Essa radical possibilidade de abstração da matemática foi o pontapé inicial de uma investigação que partiu da realidade, mas não se limitou a ela. E com ela foram suspensos todos os prévios conhecimentos dispostos na vida comum alterando o presente. Se a matemática é o princípio de abstração guiado pelo esforço racional então esse exercício não pode ser posto no interior de um lugar geográfico ou nas mãos de alguns homens. Há, portanto, um grau de generalidade radical da razão.
Foram alguns pensadores europeus, imbuídos de predicados identitários e absortos em teorias racialistas do século XIX que passaram a ignorar essa generalidade da razão e quiseram tornar a filosofia monopólio de uma abstração chamada Ocidente, nascida nos porões do navio negreiro.
Ora, esse deslocar-se abstrato do pensamento, que coloca em xeque os conhecimentos prévios, efetivamente levou à desconfiança geral de todos ante o filósofo. Isso porque o acontecimento filosofia, próximo à liberdade de axiomas da matemática, volta-se contra as opiniões estabelecidas por meio de uma exigência racional singular que ultrapassa a tradição comunitária presa ao dado sensível e ao sentido comum da vida ordinária. Noutras palavras, a filosofia, ao suspender aquilo que é posto como verdade na cotidianidade, presumiu a agência do sujeito.
Foi assim que no grande caminho que percorreu, nos percalços que driblou, a filosofia se colocou questões que visavam substituir a doxa (opiniões) comum pelo exercício do logos (razão). Na política, como litígio e necessidade de pensamento, esse logos foi posto como palavra manifesta.

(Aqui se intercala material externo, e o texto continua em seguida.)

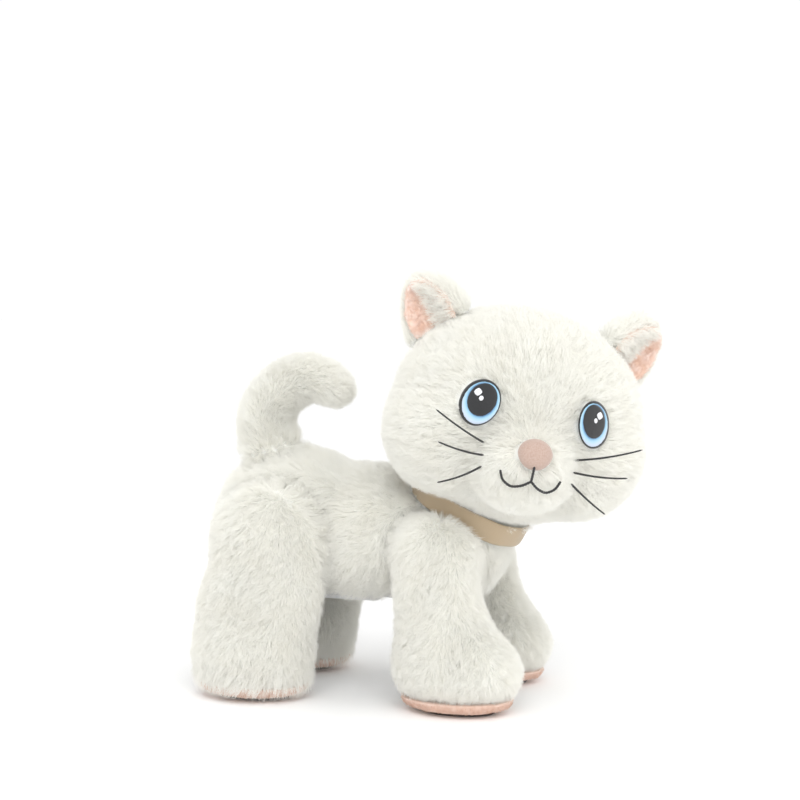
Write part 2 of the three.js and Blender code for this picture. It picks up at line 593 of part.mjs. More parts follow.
// Face
const eyeAt = { x: 34.8, z: -7, tilt: 0.1, rx: 11.8, rz: 14.4 };
const skinShell = (low, high) => cut(headShape(high), headShape(low));
for (const [sideName, side] of SIDES) {
  const outline = new THREE.CylinderGeometry(1, 1, 60, 24).scale(eyeAt.rx, 1, eyeAt.rz)
    .rotateY(side * eyeAt.tilt).translate(side * eyeAt.x, -60, eyeAt.z);
  add('eye_' + sideName, skinShell(GAP, 1.8).intersect(solid(outline)), 'eye', head);
}
const noseAt = V(0, faceY(0, -33) + 2.5, -33);
add('nose', cut(ball(noseAt, 10.5, 8, 9, 14, 10), headShape(GAP)), 'pink', head);

const onFace = (x, z, out) => V(x, faceY(x, z) - out, z);
const THREAD_R = 0.8;
const mouthLine = (points) => cord(points.map(([x, z]) => onFace(x, z, THREAD_R + 0.6)), THREAD_R, 7, 5);
const ARC = [[0, -49], [4.6, -52.3], [10.6, -53.6], [16, -50.4], [18.2, -45]];
const mouthArc = (side) => mouthLine(ARC.map(([x, z]) => [side * x, z]));
const mouthStem = mouthLine([[0, -38], [0, -44], [0, -49.2]]);
add('mouth_stitching', cut(join(mouthArc(1), mouthArc(-1), mouthStem), headShape(GAP),
  ball(noseAt, 11, 8.5, 9.5, 14, 10)), 'thread', head);

// Three bristles on each cheek: root height, then how far the tip is out, forward and up.
const WHISKERS = [['upper', -29.5, 35, 20, 11], ['middle', -37, 30, 12, 1], ['lower', -43.5, 24, -2, -14]];
const WHISKER_ROOT_X = 27;
for (const [sideName, side] of SIDES) {
  for (const [level, z, out, forward, up] of WHISKERS) {
    const root = onFace(side * WHISKER_ROOT_X, z, 1);
    const tip = root.clone().add(V(side * out, -forward, up));
    const middle = root.clone().lerp(tip, 0.5).add(V(0, -3, -1.5));
    add('whisker_' + level + '_' + sideName, cord([root, middle, tip], 0.6, 6, 5), 'thread', head);
  }
}

// Ears: rounded triangles with a scooped front, lined in short pink pile.
const EAR = { width: 49, height: 45, thick: 14 };
function earOutline(inset) {
  const [w, h] = [EAR.width / 2 - inset, EAR.height - inset];
  const shape = new THREE.Shape();
  shape.moveTo(-w, -12);
  shape.bezierCurveTo(-w * 1.02, h * 0.45, -w * 0.5, h, 0, h);
  shape.bezierCurveTo(w * 0.5, h, w * 1.02, h * 0.45, w, -12);
  shape.closePath();
  return shape;
}
function earPlate(inset, depth, bevel) {
  return new THREE.ExtrudeGeometry(earOutline(inset + bevel), {
    depth: depth - 2 * bevel, curveSegments: 6, bevelEnabled: bevel > 0,
    bevelSize: bevel, bevelThickness: bevel, bevelSegments: 1,
  }).rotateX(Math.PI / 2).translate(0, depth / 2 - bevel, 0);
}
for (const [sideName, side] of SIDES) {
  const ear = new THREE.Group();
  ear.position.set(side * 52, -3, 36.2);
  ear.rotation.set(0, side * 0.6, side * 0.6, 'YZX');
  ear.updateMatrix();
  head.add(ear);
  const inEar = (geometry) => geometry.applyMatrix4(ear.matrix.clone().invert());
  const scoop = (more) => ball(V(0, -EAR.thick / 2 - 6, 18), 19 + more, 13 + more, 27 + more, 12, 8);
  const headInEar = solid(inEar(geometryOf(headShape(GAP))));
  add('ear_' + sideName, cut(earPlate(0, EAR.thick, 3.5), scoop(0), headInEar), 'fur', ear);
  const lining = cut(scoop(-GAP), scoop(-2.4), headInEar).intersect(solid(earPlate(3.5, EAR.thick + 2, 0)));
  add('ear_lining_' + sideName, lining, 'pink', ear);
}

// The origin is under the middle of the kitten's box, on the floor.
const size = new THREE.Box3().setFromObject(pet, true);
const middle = size.getCenter(V(0, 0, 0));
pet.position.set(-middle.x, -middle.y, -size.min.z);

export default pet;
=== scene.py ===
import math

import bmesh
import bpy
import numpy as np
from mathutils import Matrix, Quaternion, Vector
from mathutils.bvhtree import BVHTree


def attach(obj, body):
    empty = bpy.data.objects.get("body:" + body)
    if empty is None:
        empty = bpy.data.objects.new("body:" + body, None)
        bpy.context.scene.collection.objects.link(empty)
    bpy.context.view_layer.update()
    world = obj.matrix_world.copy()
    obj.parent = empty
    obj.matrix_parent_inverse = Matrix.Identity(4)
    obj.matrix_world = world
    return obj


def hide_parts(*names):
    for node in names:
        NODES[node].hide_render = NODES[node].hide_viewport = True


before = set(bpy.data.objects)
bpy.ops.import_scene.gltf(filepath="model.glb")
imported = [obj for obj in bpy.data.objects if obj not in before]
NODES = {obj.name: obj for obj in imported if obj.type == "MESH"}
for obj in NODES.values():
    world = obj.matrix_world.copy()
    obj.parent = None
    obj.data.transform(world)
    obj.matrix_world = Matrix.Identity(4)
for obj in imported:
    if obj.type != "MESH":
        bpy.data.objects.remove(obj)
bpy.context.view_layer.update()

MM = 0.001
SHIFT = np.array([16.451, 37.390, 0.0])  # from the design frame, centred between the paws, to the row frame
SIDES = (("right", -1), ("left", 1))
PAWS = [(f, s) for f in ("front", "hind") for s in ("right", "left")]


def place(x, y, z):
    """A point of the design frame, in mm, as a point of the row frame in metres."""
    return (np.array([x, y, z], float) + SHIFT) * MM


# ------------------------------------------------------------------ materials
def linear(rgb):
    """A screen colour of 0 to 255 as the linear one that a shader takes."""
    c = np.array(rgb, float) / 255
    return tuple(np.where(c <= 0.04045, c / 12.92, ((c + 0.055) / 1.055) ** 2.4)) + (1.0,)


BANDS = 3.18  # bands that a wave texture of scale 1 lays in a unit of length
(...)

Se nos perguntamos qual é o ponto de emergência da filosofia? Qual ruptura ela causa na estrutura diluindo-a em hipóteses? Não foi justamente quando nos demos conta de que os deuses perderam seu reinado na consciência ordinária? Não foi justamente quando as explicações tradicionais sobre os maiores enigmas da vida já não eram satisfatórias? Não foi necessariamente quando se abriu caminho para a convicção de que a interpretação disso, que chamamos universo, deveria se sustentar em bases justificáveis ao exame? E isso não foi fornecido por uma atitude singular que suspendia e reconstituía o sentido da ação social?3
Se os mitos, e sua estrutura do sagrado, visavam responder os problemas últimos acerca da totalidade das relações contraditórias que a vida evidencia, com as transformações operadas no terreno da vida exigiu-se um novo pensamento, uma nova perspectiva, que encarasse a multiplicidade dessa nova totalidade. Uma nova perspectiva tornou-se necessária e com ela lançou bases à ciência cuja finalidade passou a ser a da busca incessante das leis e regularidades que regem a natureza.

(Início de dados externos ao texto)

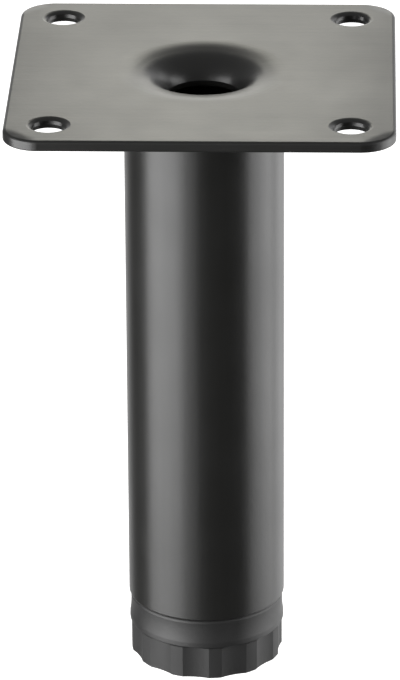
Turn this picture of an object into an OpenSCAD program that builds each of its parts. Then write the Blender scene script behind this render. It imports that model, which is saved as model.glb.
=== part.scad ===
// Adjustable furniture leg: a stamped mounting plate, a round tube and a fluted screw foot.
// Millimetres. The origin is on the floor under the middle of the foot, and +Z is up.

/* [Overall] */
// Height from the floor to the top of the plate, with the foot screwed right in
total_h = 120; // [90:1:300]

/* [Mounting plate] */
// Side of the square plate
plate_w = 71.5; // [68:0.5:90]
// Thickness of the steel sheet
plate_t = 2; // [1.7:0.1:3]
// Radius of the plate's corners
plate_corner_r = 6.5; // [4:0.5:9]
// Rounding along the plate's upper edge, where the blanking punch drew the sheet in
plate_top_r = 0.6; // [0.3:0.05:0.8]
// Rounding along the plate's lower edge
plate_low_r = 0.3; // [0.2:0.05:0.5]

/* [Screw holes] */
// Distance from a side of the plate to the middle of a hole
hole_inset = 8.25; // [7:0.25:12]
// Diameter of a hole at its straight land
screw_hole_d = 6.2; // [4.5:0.1:7]
// Width of the drawn-in rim round a hole
rim_w = 1; // [0.6:0.05:1.3]
// Depth that the rim is drawn in
rim_depth = 0.5; // [0.3:0.05:0.7]
// Height of the straight land below the rim
land_h = 0.7; // [0.4:0.05:0.9]
// How far the hole flares below the land, where the punch broke through
breakout_w = 0.25; // [0.1:0.05:0.4]

/* [Dimple] */
// Diameter of the hole at the bottom of the dimple
dimple_hole_d = 13.4; // [11:0.2:16]
// Depth from the plate's top to the edge of that hole
dimple_depth = 4.6; // [3.5:0.1:6]
// Height of the straight wall in the dimple's hole
dimple_land_h = 1; // [0.6:0.1:1.6]
// Thickness of the ring at the dimple's lower end
lip_t = 1.7; // [1.2:0.1:2.2]

/* [Tube] */
// Outer diameter of the tube
tube_d = 30; // [27:0.5:36]
// Wall of the tube
tube_wall = 1.5; // [1:0.1:1.8]
// Rounding at the tube's lower end
tube_edge = 0.35; // [0.1:0.05:0.5]

/* [Insert] */
// Height of the collar that shows between the tube and the foot
collar_h = 5.85; // [4.5:0.05:8]
// How far the collar's upper edge lies inside the tube's outside
collar_top_inset = 0.3; // [0.1:0.05:0.5]
// How far the collar's lower edge lies inside the tube's outside
collar_low_inset = 0.12; // [0:0.02:0.4]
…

Certamente, houve um estado intermediário, marcado pela resistência do mito que impunha o destino e seu caminho fatal com intervenções nada amigáveis dos deuses; eram seus uma luz, um sol pálido e um sentimento de acomodação ou pertencimento. Hoje, olhando todas as aventuras que a filosofia me proporcionou, chego à conclusão que essa estrutura do mito foi apenas deslocada com Platão, mas isso não é coisa que diga impunemente numa coluna de pouquíssimas páginas.
Me importa saber que o deslocamento do indivíduo, o rompimento com sua acomodação foi dado pelo golpe da razão. A filosofia irá certamente conservar uma ideia de necessidade dos acontecimentos, mas sua tarefa revolucionária será destituir o sagrado para entronar o caráter lógico e escrutável dos fatos concretos da natureza e da vida humana. O papel de desencantar e laicizar o mundo cobraria um alto preço.
Sabemos o quanto a filosofia, com a delicadeza nada sútil de sua desconstrução do estabelecido, foi perseguida. Sócrates, que trazia um desconforto geral ao anunciar que a solidez da tradição grega se dissolvia, foi talvez a primeira vítima fatal desse tipo de exercício. Mas, o que tinha feito Sócrates? Em termos grosseiros, lançado um convite nada ingênuo à reflexão sobre aquilo que era considerado como imutável.4 Fez sua fama, tateando desagradavelmente as crenças alheias, demonstrando que se, às vezes, os resultados daquilo que se crê são funestos, é porque a filosofia não deixa o saber ser atraiçoado pelas ilusões cotidianas. Por isso, sejamos francos, o ódio não é tão à toa.
Há um encanto pelo desencantamento promovido pela filosofia e às vezes me pego matutando se esse encanto, com a hecatombe do século XX, não se interverteu naquilo que visava negar, ou seja, se mitificou. Fico pensando: será que os filósofos não foram coniventes com os desastres? Em todo caso, eis aí uma ideia de amor!